→ **Data block**:
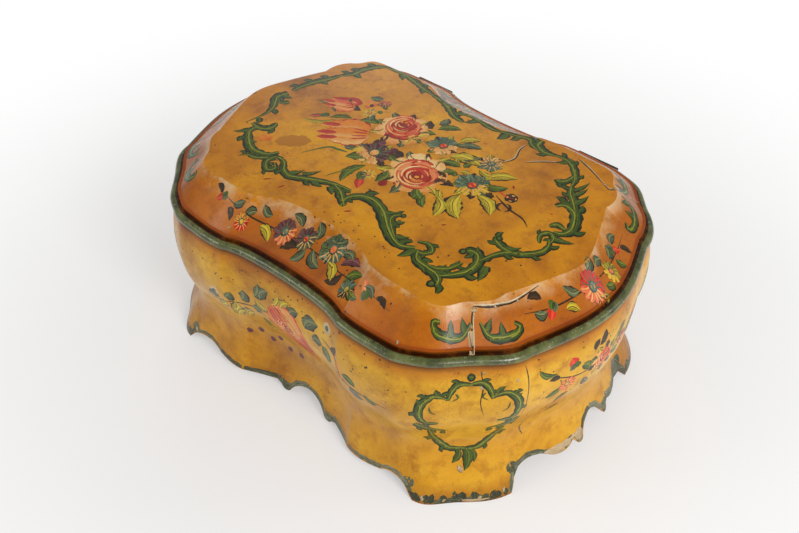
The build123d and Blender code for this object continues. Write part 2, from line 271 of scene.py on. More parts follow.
def aged_lacquer(name, clouds, height_tint_with_painted_shade, height_range, rim_height):
    """Ochre lacquer: clouds of colour, a tint by height that holds painted shade, then stains, specks, pits,
    a net of cracks and a pale painted highlight high on the lid's slopes.
    """
    material, tree, output = new_material(name)
    coords = add_node(tree, "TexCoord")
    place = coords.outputs["Object"]
    inside, height = looks_in(tree, coords, rim_height)

    broad = add_node(tree, "TexNoise",
                     {"Vector": place, "Scale": 1000 / 55, "Detail": 5.0, "Roughness": 0.6,
                      "Distortion": 0.4})
    colour = add_node(tree, "ValToRGB", {0: broad.outputs["Fac"]}, clouds)
    # Tint by height, multiplied into the clouds: the stops given at the two calls below hold painted shade.
    band = add_node(tree, "MapRange",
                    {"Value": height.outputs["Z"], "From Min": height_range[0] * MM,
                     "From Max": height_range[1] * MM})
    height_tint_and_shade = add_node(tree, "ValToRGB", {0: band.outputs["Result"]}, height_tint_with_painted_shade)
    tinted = add_node(tree, "Mix", {0: 1.0, 6: colour.outputs[0], 7: height_tint_and_shade.outputs[0]}, data_type="RGBA",
                      blend_type="MULTIPLY")

    stain = add_node(tree, "TexNoise",
                     {"Vector": place, "Scale": 1000 / 14, "Detail": 7.0, "Roughness": 0.72})
    stained = add_node(tree, "MapRange",
                       {"Value": stain.outputs["Fac"], "From Min": 0.5, "From Max": 0.72, "To Max": 0.7})
    brown = add_node(tree, "Mix", {0: stained.outputs["Result"], 6: tinted.outputs[2], 7: srgb("9a5208")},
                     data_type="RGBA")

    crowd = add_node(tree, "TexNoise", {"Vector": place, "Scale": 1000 / 45, "Detail": 3.0})
    crowded = add_node(tree, "MapRange", {"Value": crowd.outputs["Fac"], "From Min": 0.4, "From Max": 0.66})
    speck = add_node(tree, "TexNoise",
                     {"Vector": place, "Scale": 1000 / 2.6, "Detail": 3.0, "Roughness": 0.6})
    specks = add_node(tree, "MapRange", {"Value": speck.outputs["Fac"], "From Min": 0.66, "From Max": 0.72})
    speckled = add_node(tree, "Math", {0: specks.outputs["Result"], 1: crowded.outputs["Result"]},
                        operation="MULTIPLY")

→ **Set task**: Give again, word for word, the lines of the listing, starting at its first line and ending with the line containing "inside, height = looks_in(tree, coords, rim_height)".

→ **Complete response**:
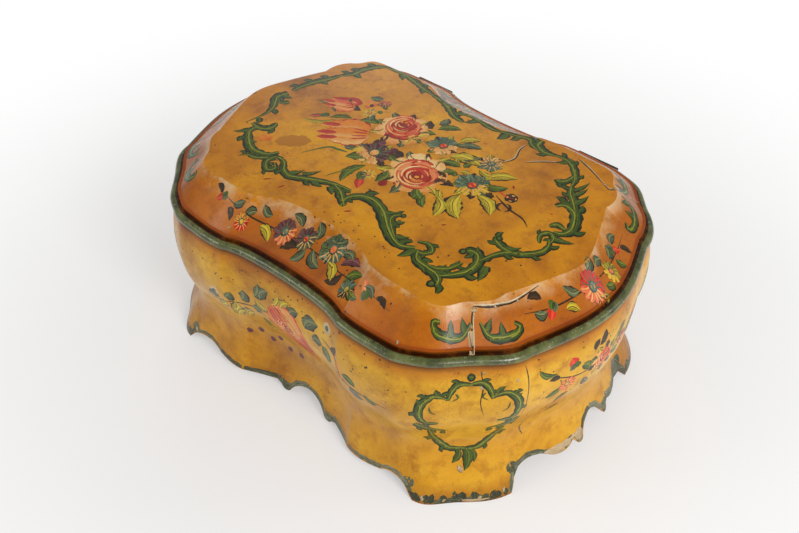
The build123d and Blender code for this object continues. Write part 2, from line 271 of scene.py on. More parts follow.
def aged_lacquer(name, clouds, height_tint_with_painted_shade, height_range, rim_height):
    """Ochre lacquer: clouds of colour, a tint by height that holds painted shade, then stains, specks, pits,
    a net of cracks and a pale painted highlight high on the lid's slopes.
    """
    material, tree, output = new_material(name)
    coords = add_node(tree, "TexCoord")
    place = coords.outputs["Object"]
    inside, height = looks_in(tree, coords, rim_height)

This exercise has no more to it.